The Tarn was a 9x19mm pistol developed by a Polish ex=pat designer named Z. de Lubicz Bakanowski. It was a simple blowback design, with a quite heavy slide and recoil spring. It was manufactured by the Swift Rifle Company, and ten examples were made as prototypes. They were tested formally by the British in April 1945, and rejected on grounds of being overly violent in action, difficult to charge, and inaccurate. The FN High Power would be pursued instead, and the Tarn saw no further production or development.

30 Comments

  1. Ian, for God’s sake, why did you not consulted beforehand?
    Ezell mixed up two guys, Lubicz-Bakanowski who worked on training rifles, also at Swift, and Teofil Tarnowski who was the actual designer of these pistols. There were of these made 10, serialed 100 (auctioned last November in Germany, at Hermann Historica) to 109, of which 100, 101, 103, 104, 105, 107 and 108 are known to have survived. There was also a smaller version, chambered in .32 ACP, so more appropriate for blowback design, called the TE.TAR, of which similar number were made (three known to exist: N4, N7 and N11), but the British were not interested in them, so they just waved him off, saying that they are on a look-out for a 9 mm pistol – hence the change. There was also an SMG, also called TE.TAR, chambered in 9×19.

  2. As the Duke of Wellington said appropos of his first campaign (as the Commander of the 33rd Foot in Flanders), “”At least I learned what not to do, and that is always a valuable lesson”.

  3. The gun seems closely following the construction of Belgian “Melior”pistol changed in a rather crudely designed take down system from lever to screw retaining feature for the key piece which also acting a rear sight. That piece is also subject to be worked out through violent slide movement which should be very dangerous… IMHO…

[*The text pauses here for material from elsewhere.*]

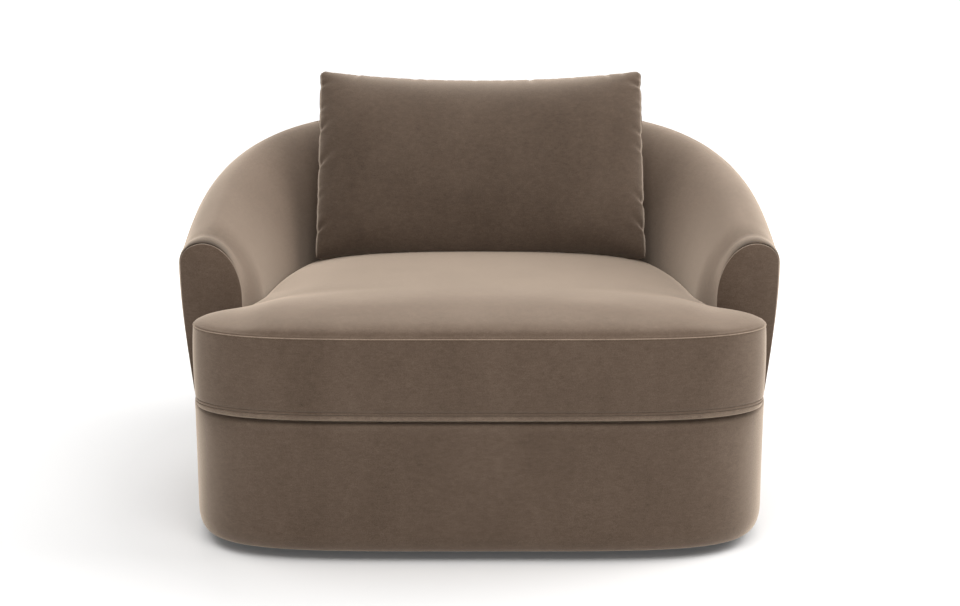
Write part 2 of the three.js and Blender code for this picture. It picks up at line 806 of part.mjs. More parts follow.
function ballCage() {
  const low = ballCentreHeight - cageThickness / 2;
  const high = ballCentreHeight + cageThickness / 2;
  const ring = lathe(
    [
      [ballCircle - cageHalfWidth, low],
      [ballCircle + cageHalfWidth, low],
      [ballCircle + cageHalfWidth, high],
      [ballCircle - cageHalfWidth, high],
      [ballCircle - cageHalfWidth, low],
    ],
    holeSteps,
  );
  const balls = range(ballCount).map((i) => {
    const turn = (2 * Math.PI * i) / ballCount;
    return new THREE.SphereGeometry(ballRadius, ballSteps, ballSteps - 1)
      .rotateX(Math.PI / 2)
      .translate(ballCircle * Math.cos(turn), ballCircle * Math.sin(turn), ballCentreHeight);
  });
  return join(ring, ...balls);
}

const pinTop = boardBottom + pinTravel + pinHeadHeight;
const pivotPin = () =>
  lathe(
    [
      [0, plinthTop + seamGap],
      [pinRadius, plinthTop + seamGap],
      [pinRadius, pinTop - pinHeadHeight],
      [pinHeadRadius, pinTop - pinHeadHeight],
      [pinHeadRadius, pinTop],
      [0, pinTop],
    ],
    holeSteps,
  );

// A flat-headed screw whose head starts at one height and whose shank points the given way, 1 for up.
function screw(headFace, way) {
  const shankStart = headFace + way * screwHeadHeight;
  const profile = [
    [0, headFace],
    [screwHeadRadius, headFace],
    [screwHeadRadius, shankStart],
    [screwShankRadius, shankStart],
    [screwShankRadius, shankStart + way * screwLength],
    [0, shankStart + way * screwLength],
  ];
  return lathe(way > 0 ? profile : profile.reverse(), boltSteps);
}

const chair = new THREE.Group();
function add(name, geometry, finish) {
  const material = new THREE.MeshStandardMaterial({
    color: COLOURS[finish],
    roughness: METAL[finish] ? 0.35 : 0.9,
    metalness: METAL[finish] ? 1 : 0,
  });
  const mesh = new THREE.Mesh(geometry, material);
  mesh.name = name;
  chair.add(mesh);
}
function addPair(name, right, finish) {
  add(`${name}_right`, right, finish);
  add(`${name}_left`, mirrored(right), finish);
}

// Plinth and glides
for (const i of range(glideCount)) {
  const turn = ((i + 0.5) * 2 * Math.PI) / glideCount;
  const glide = rod(glideRadius, 0, glideHeight, glideSteps);
  add(
    `glide_${i + 1}`,
    glide.translate(glideCircle * Math.cos(turn), glideCircle * Math.sin(turn), 0),
    "rubber",
  );
}
const plinthHole = screwHole(plinthTop - screwLength, plinthTop + cutOverrun);
add(
  "plinth_disc",
  cut(
    rod(plinthRadius, plinthBottom, plinthTop, discSteps),
    ...plateCorners.map((corner) => atCorner(plinthHole, corner)),
  ),
  "blackWood",
);

// Turntable
add(
  "turntable_lower_plate",
  turntablePlate(plinthTop, plinthTop, lowerPlateTop + raceHeight, pinRadius + seamGap),
  "zincSteel",
);
add("ball_cage", ballCage(), "zincSteel");
add(
  "turntable_upper_plate",
  turntablePlate(upperPlateBottom, upperPlateBottom - raceHeight, boardBottom, pinRadius + runningGap),
  "zincSteel",
);
add("pivot_pin", pivotPin(), "zincSteel");
plateCorners.forEach((corner, i) => {
  const plinthScrew = screw(lowerPlateTop + seamGap + screwHeadHeight, -1);
  add(`plinth_screw_${i + 1}`, atCorner(plinthScrew, corner), "zincSteel");
  const bolt = screw(upperPlateBottom - seamGap - screwHeadHeight, 1);
  add(`turntable_bolt_${i + 1}`, atCorner(bolt, corner), "zincSteel");
});

// Base frame
const boardHole = screwHole(boardBottom - cutOverrun, boardTop + cutOverrun);
const pinRoom = rod(pinHeadRadius + pinRoomGap, boardBottom - cutOverrun, boardTop + cutOverrun, holeSteps);
add(
  "base_board",
  cut(
    sheetOf(baseOutline(baseWallInset), boardBottom, boardTop),
    pinRoom,
    ...plateCorners.map((corner) => atCorner(boardHole, corner)),
  ),
  "plywood",
);
const hemTop = boardBottom - dustCoverDrop;
const dustSheet = sheetOf(
  baseOutline(underRollReach + hemWidth + runningGap),
  hemTop - dustCoverThickness,
  hemTop,
);
const plateRoom = plateHalf + runningGap;
const plateWindow = [-plateRoom, plateRoom, -plateRoom, plateRoom];
add("dust_cover", cut(dustSheet, block(...plateWindow, groundGap, boardTop)), "lining");
const wallInner = baseWallInset + baseWallThickness;
add(
  "base_wall",
  baseRing([
    [baseWallInset, boardTop + seamGap],
    [wallInner, boardTop + seamGap],
    [wallInner, deckRingBottom - seamGap],
    [baseWallInset, deckRingBottom - seamGap],
  ]),
  "plywood",
);
const openingHalf = springReach + openingSide;
add(
  "deck_ring",
  cut(
    sheetOf(baseOutline(baseWallInset), deckRingBottom, deckRingTop),
    block(
      -openingHalf,
      openingHalf,
      springFrontY + openingMargin,
      springBackY - openingMargin,
      deckRingBottom - cutOverrun,
      deckRingTop + cutOverrun,
    ),
  ),
  "plywood",
);

// Springs, their clip strips and the deck over them
for (const i of range(springCount)) {
  add(`seat_spring_${i + 1}`, springBody((i - (springCount - 1) / 2) * springPitch), "springSteel");
}
const stripLow = deckRingTop + seamGap;
for (const [name, edge, way] of [
  ["spring_clip_strip_front", springFrontY + openingMargin, -1],
  ["spring_clip_strip_rear", springBackY - openingMargin, 1],
]) {
  const sides = [edge + way * runningGap, edge + way * (runningGap + clipStripWidth)];
  const [near, far] = [Math.min(...sides), Math.max(...sides)];
  const strip = block(-stripHalf, stripHalf, near, far, stripLow, stripLow + clipStripThickness);
  add(name, strip, "zincSteel");
}
const deckEdge = baseWallInset + layerGap;
const deckFront = { ...base, half: base.half - deckEdge, front: base.front + deckEdge };
const deckPlan = seatPlan(deckFront, cushionGap, seatRearY, wallStartY - seamGap, deckCornerRadius);
const springTop = springLow + 2 * springWireRadius + springRoom;
add(
  "deck_pad",
  cut(
    sheetOf(deckPlan, deckPadBottom, deckPadTop),
    block(
      -openingHalf,
      openingHalf,
      springFrontY - clipStripWidth,
      springBackY + clipStripWidth,
      deckPadBottom - cutOverrun,
      springTop,
    ),
  ),
  "foam",
);
add("deck_cover", sheetOf(deckPlan, deckCoverBottom, deckHeight), "lining");

// Base padding and cover. Their line runs from the roll under the base up to the crease at its top.
const creaseReach = baseWallInset - seamGap;
function baseLine(margin, startShare) {
  const under = spread((startShare * Math.PI) / 2, Math.PI / 2, baseRollSteps).map((turn) => [
    underRollReach - (underRollReach - margin) * Math.sin(turn),
    groundGap + underRollHeight - (underRollHeight - margin) * Math.cos(turn),
  ]);
  const over = spread(0, Math.PI / 2, baseRollSteps).map((turn) => [
    creaseReach - (creaseReach - margin) * Math.cos(turn),
    deckHeight - creaseDrop + (creaseDrop - margin) * Math.sin(turn),
  ]);
  return [...under, ...over];
}
const coverSection = [
  [underRollReach + hemWidth, hemTop],
  ...baseLine(0, 0),
  ...baseLine(coverThickness, 0).reverse(),
  [underRollReach + hemWidth - coverThickness, hemTop],
];
add("base_cover", baseRing(coverSection), "velvet");
const paddingLine = baseLine(padMargin, paddingStartShare);
const paddingFoot = [creaseReach, paddingLine[0][1]];
add("base_padding", baseRing([paddingFoot, ...paddingLine]), "foam");

// Arms and back: frame, padding and covers
addPair("arm_front_board", facingPlate(wallStartY, boardThickness, frameInset, frameFoot), "plywood");
addPair("arm_top_rail", sweepWall(armStations(padStartY), railSection), "plywood");
add("back_top_rail", sweepWall(backStations(seamTurn), railSection), "plywood");
addPair("arm_post", armPost(), "plywood");
addPair("back_post", backPost(), "plywood");
addPair("arm_pad", sweepWall(armStations(padStartY), padSection), "foam");
add("back_pad", sweepWall(backStations(seamTurn), padSection), "foam");
addPair("inside_arm_cover", sweepWall(armStations(wallStartY), insideCoverSection), "velvet");
add("inside_back_cover", sweepWall(backStations(seamTurn), insideCoverSection), "velvet");
addPair("outside_arm_cover", sweepWall(armStations(wallStartY), outsideCoverSection(wallLevels)), "velvet");
add("outside_back_cover", sweepWall(backStations(seamTurn), outsideCoverSection(backCoverLevels)), "velvet");
addPair("arm_facing", facingPlate(armFrontY, facingThickness, 0, outsideFoot), "velvet");

// Seat cushion, with its zip in the straight rear of the boxing
const tapeLow = seatRearY + seamGap;
const chainFace = tapeLow + zipTapeThickness;
const sliderBack = chainFace + seamGap;
const channelFace = chainFace + zipChainHeight + seamGap;
const sliderFace = channelFace + sliderWall;
const zipHalfLength = seatHalfAt(sliderFace + sliderWall) - zipEndRoom;
const zipStrip = (width, front, back) =>
  block(-zipHalfLength, zipHalfLength, front, back, zipHeight - width / 2, zipHeight + width / 2);
const zipSlot = zipStrip(zipSlotHeight, seatRearY - clothThickness - cutOverrun, seatRearY + cutOverrun);
add("seat_cushion_cover", cut(cushionBody(0), cushionBody(clothThickness), zipSlot), "velvet");
add("seat_cushion_foam", cushionBody(clothThickness + fillingGap), "foam");
const zipTape = zipStrip(zipWidth, tapeLow, chainFace);
const zipChain = zipStrip(zipChainWidth, chainFace - zipTapeThickness / 2, chainFace + zipChainHeight);
add("seat_zip", join(zipTape, zipChain), "lining");
const sliderX = zipHalfLength - sliderLength;
const channel = block(
  sliderX - sliderLength,
  sliderX + sliderLength,
  sliderBack - cutOverrun,
  channelFace,
  zipHeight - zipChainWidth / 2 - seamGap,
  zipHeight + zipChainWidth / 2 + seamGap,
);
const sliderShell = block(
  sliderX - sliderLength / 2,
  sliderX + sliderLength / 2,
  sliderBack,
  sliderFace,
  zipHeight - sliderWidth / 2,
  zipHeight + sliderWidth / 2,
);
const pullTab = block(
  sliderX - pullWidth / 2,
  sliderX + pullWidth / 2,
  sliderFace - sliderWall / 2,
  sliderFace + sliderWall,
  zipHeight - pullLength,
  zipHeight + sliderWidth / 2,
);
add("seat_zip_slider", join(cut(sliderShell, channel), pullTab), "zincSteel");

// Back pillow, pressed against the seat and the back
const pillowLayer = (margin) =>
  cut(
    pillowBody(margin),
    cushionBody(-margin).translate(0, 0, seamGap),
    wallTool(runningGap + margin),
  );
const pillowSlot = block(
  -pillowZipHalfLength,
  pillowZipHalfLength,
  pillowFootY - zipSlotHeight / 2,
  pillowFootY + zipSlotHeight / 2,
  cushionSeamHeight,
  pillowFootHeight + cushionCrown + zipWidth,
);
add("back_pillow_cover", cut(pillowLayer(0), pillowLayer(clothThickness), pillowSlot), "velvet");
add("back_pillow_insert", pillowLayer(clothThickness + fillingGap), "wadding");

export default chair;
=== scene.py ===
"""The cuddle chair over its fixed frame: fitted velvet covers, loose seat and pillow, works inside."""

import logging
import math
from contextlib import contextmanager
from dataclasses import dataclass, field
from enum import Enum
from typing import Callable, Iterator, Sequence

import bmesh
import bpy
import numpy as np
from mathutils import Matrix, Vector
from mathutils.bvhtree import BVHTree


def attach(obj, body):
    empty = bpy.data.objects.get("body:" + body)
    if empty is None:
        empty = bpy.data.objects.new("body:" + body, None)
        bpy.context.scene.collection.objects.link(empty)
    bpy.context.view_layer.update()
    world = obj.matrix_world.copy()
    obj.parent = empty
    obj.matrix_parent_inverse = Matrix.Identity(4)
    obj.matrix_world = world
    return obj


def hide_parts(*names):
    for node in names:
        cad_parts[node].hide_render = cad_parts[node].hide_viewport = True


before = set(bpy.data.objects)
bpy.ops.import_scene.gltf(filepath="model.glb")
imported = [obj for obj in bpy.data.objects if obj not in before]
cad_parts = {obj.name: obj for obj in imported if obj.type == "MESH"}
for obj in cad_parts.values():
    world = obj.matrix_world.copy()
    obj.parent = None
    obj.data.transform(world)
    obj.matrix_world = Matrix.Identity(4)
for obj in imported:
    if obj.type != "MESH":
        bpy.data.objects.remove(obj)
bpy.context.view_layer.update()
# Name of the point mark that paints light into the velvet: positive shares are painted highlights, negative
# ones painted shade.
PAINTED_SHEEN_AND_SHADE = "painted_sheen_and_shade"
log = logging.getLogger("cuddle_chair")

Colour = tuple[float, float, float]


class Body(Enum):
    """The bodies of the frame that the new pieces ride on."""

    CHAIR = "chair"
    SEAT = "seat_cushion"
    PILLOW = "back_pillow"


class Side(Enum):
    """The two sides of the chair, as the sign of their x."""

    RIGHT = 1
    LEFT = -1


# Shaping helpers

SEAM_STEPS = (0.0, 0.0003, 0.0008, 0.0015, 0.0024, 0.0036, 0.0054, 0.008, 0.012, 0.018)


def mix(a: float, b: float, share: float) -> float:
    """The value at a share of the way from a to b."""
    return a + (b - a) * share


def clamp_share(share: float) -> float:
    """A share held between 0 and 1."""
    return min(1.0, max(0.0, share))


def smooth_share(share: float | np.ndarray) -> float | np.ndarray:
    """A share from 0 to 1 that starts and ends gently."""
    return share * share * (3 - 2 * share)


def even_steps(start: float, end: float, step: float) -> list[float]:
    """Evenly spaced values no further apart than a step, both ends included."""
    count = max(1, math.ceil(abs(end - start) / step))
    return [mix(start, end, i / count) for i in range(count + 1)]


def edge_steps(length: float, step: float, start_fine: bool, end_fine: bool) -> list[float]:
    """Distances along a stretch of cloth, closer together where it runs into a seam.

    Args:
        length: The stretch's length.
        step: The wide spacing.
        start_fine: Whether there is a seam at its start.
        end_fine: Whether there is a seam at its end.

    Returns:
        Rising distances from 0 to the length.
    """
    head = list(SEAM_STEPS) if start_fine else [0.0]
    tail = [length - d for d in reversed(SEAM_STEPS)] if end_fine else [length]
    return head[:-1] + even_steps(head[-1], tail[0], step) + tail[1:]


def rolled_edge(distance: float, radius: float) -> float:
    """How far sewn cloth has rolled in, at a distance from its seam."""
    if distance >= radius:
        return 0.0
    return radius - math.sqrt(max(0.0, radius**2 - (radius - distance) ** 2))


def distances_along(line: Sequence[np.ndarray]) -> np.ndarray:
    """How far along a line each of its points lies."""
    return np.concatenate([[0.0], np.cumsum(np.linalg.norm(np.diff(line, axis=0), axis=1))])


def evened(line: np.ndarray, passes: int) -> np.ndarray:
    """A closed line whose points are averaged with their neighbours a number of times."""
    for _ in range(passes):
        line = line * 0.5 + (np.roll(line, 1, 0) + np.roll(line, -1, 0)) * 0.25
    return line


def at_height(plan: np.ndarray, z: float | np.ndarray) -> np.ndarray:
    """A plan's points at one height, or each at its own."""
    return np.column_stack([plan, np.broadcast_to(z, len(plan))])


def deselect() -> None:
    """Leaves nothing selected."""
    for other in bpy.context.selected_objects:
        other.select_set(False)


def make_active(piece: bpy.types.Object) -> None:
    """Selects one piece alone and makes it the active one."""
    deselect()
    piece.select_set(True)
    bpy.context.view_layer.objects.active = piece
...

      • Thanks for the link… Pistol seems striker fired not hammer… Back of seemingly removable breechbolt and circular plug also reveals that the separate breechbolt being of two pieces inside just resembling to “Melior1” pistols. Does “Nad” stand for “Needle”… If so, that link’s writer might use “Hammer Nad” instead of “Firing Pin” or “Striker”…

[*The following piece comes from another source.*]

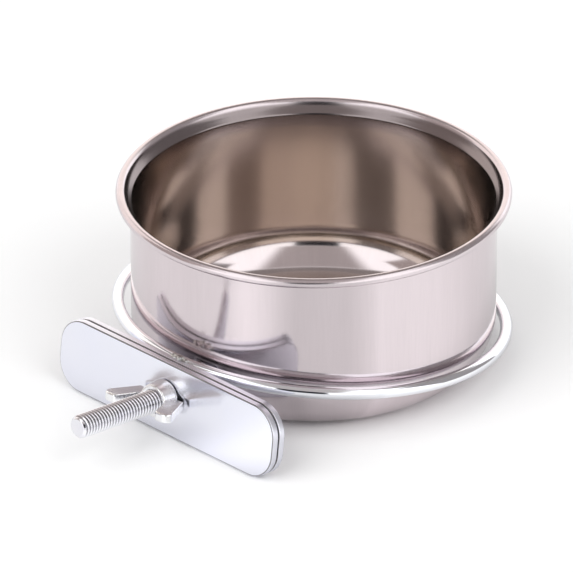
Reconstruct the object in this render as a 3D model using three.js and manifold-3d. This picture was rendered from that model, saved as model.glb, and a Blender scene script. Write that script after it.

  4. Gun was pretty badmouthed by Ian, based on report, but maybe on firing it would not be extremely bad, as its heavily suggested, maybe even biased.

    • “(…)biased”
      To detect that we would need original report and some other reports at automatic pistols from same entity. Do test applied differ? Were more difficult ones applied for this automatic pistols?

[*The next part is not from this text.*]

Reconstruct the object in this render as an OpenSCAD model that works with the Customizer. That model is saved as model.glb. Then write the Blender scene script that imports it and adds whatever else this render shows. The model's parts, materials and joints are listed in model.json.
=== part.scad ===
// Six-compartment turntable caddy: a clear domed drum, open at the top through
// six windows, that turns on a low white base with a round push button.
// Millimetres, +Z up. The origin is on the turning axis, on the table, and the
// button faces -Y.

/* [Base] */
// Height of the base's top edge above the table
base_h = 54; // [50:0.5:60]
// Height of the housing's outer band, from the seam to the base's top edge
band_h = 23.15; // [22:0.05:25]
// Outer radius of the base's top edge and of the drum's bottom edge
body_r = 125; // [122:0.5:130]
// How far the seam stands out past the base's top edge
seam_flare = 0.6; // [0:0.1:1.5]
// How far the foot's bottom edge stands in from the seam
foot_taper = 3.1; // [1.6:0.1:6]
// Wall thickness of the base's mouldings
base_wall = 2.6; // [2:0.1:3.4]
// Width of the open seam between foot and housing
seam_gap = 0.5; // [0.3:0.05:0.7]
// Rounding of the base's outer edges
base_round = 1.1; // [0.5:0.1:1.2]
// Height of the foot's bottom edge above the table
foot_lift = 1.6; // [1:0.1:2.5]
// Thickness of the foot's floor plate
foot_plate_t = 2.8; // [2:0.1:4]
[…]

      • If the same commitee was to test hi point, they would have same conclusions, even worse, yet hi point has cemented its status in todays market.

        I just feel that Ian got carried away too much in bashing, yet he made an overlooking mistake on not finding/knowing real author of the gun, as Leszek commented.
        Maybe shooting video would redeem him in more serious investigative and research work.

  5. Straight blowback in anything more powerful than .380ACP or 9×18 Makarov is going to be heavy and unpleasant to shoot. A Hi-Point clearly illustrates this, although Hi-Point actually makes a .40 S&W model for maximum punishment. You really need either delayed blowback or a locked breech for 9×19 and up and the modern trend is to use a locked breech for .380ACP. That would make the TARN a dead end regardless of quality.
    In their defense, despite being ugly, clumsy and unpleasant to use Hi-Point pistols are very reliable and have excellent warranties.

      • “(…)Czech vz.24 pistol in 9mm Browning (.380 ACP equivalent) had positive lockup.(…)”
        I would say it is atavism.

        “(…)Germans tried 9mm Para with blow back – and it did not work.(…)”
        Do you mean Dreyse 9mm automatic pistol xor Walther Modell 6 xor Volkspistole xor something else?

        “(…)point of futility(…)”
        How powerful cartridge can be used is proportional to how desperate you are. For example in Leningrad 7,62×25 mm blow-back operated Walther-like automatic pistol was crafted: http://zonwar.ru/pistolet/Baltyets.html
        only 14 examples were made

    • The 9mm Browning Long – 9mm Glisenti – 9X18mm Ultra – 9mm Makarov (power-wise they are in the same ballpark) are the hottest 9mm rounds that can be fired in a blowback handgun without weight disadvantages.
      9mm Luger blowbacks will be comparatively heavy and top heavy.

  6. Some auction sites have detailed photos for this experimental series. What strange thereat being; Serial Nr.100 has a more positive lever retained take down wedge but a trigger blocking safety lever in front of grip piece and Serial Nr. 106 has screw retaining take down lever and seemingly more positive safety latch at back possibly blocking sear… At both samples trigger guard seems being made separately to reduce manufacturing costs… From all it seems, designer kept his mind in low cost building but changed at locating it safety and take down departments… IMHO…

  7. Sample number 100 looks more like an imitation of the Browning imitation.
    Then the next series of 5(?) samples of an even more simplified design.
    Then the next 5(?), even easier, due to cheap steel and simple finishes?
    It looks logical.
    But why can’t we see the marks on sample 108 that are on everyone else?

  8. In the HiPoint .45 ACP pistol, recoil is stiff, but certainly shootable. I think I would enjoy the .40 S&W model rather less, particularly in that it’s not easily convertible to unmodified 1911 mags.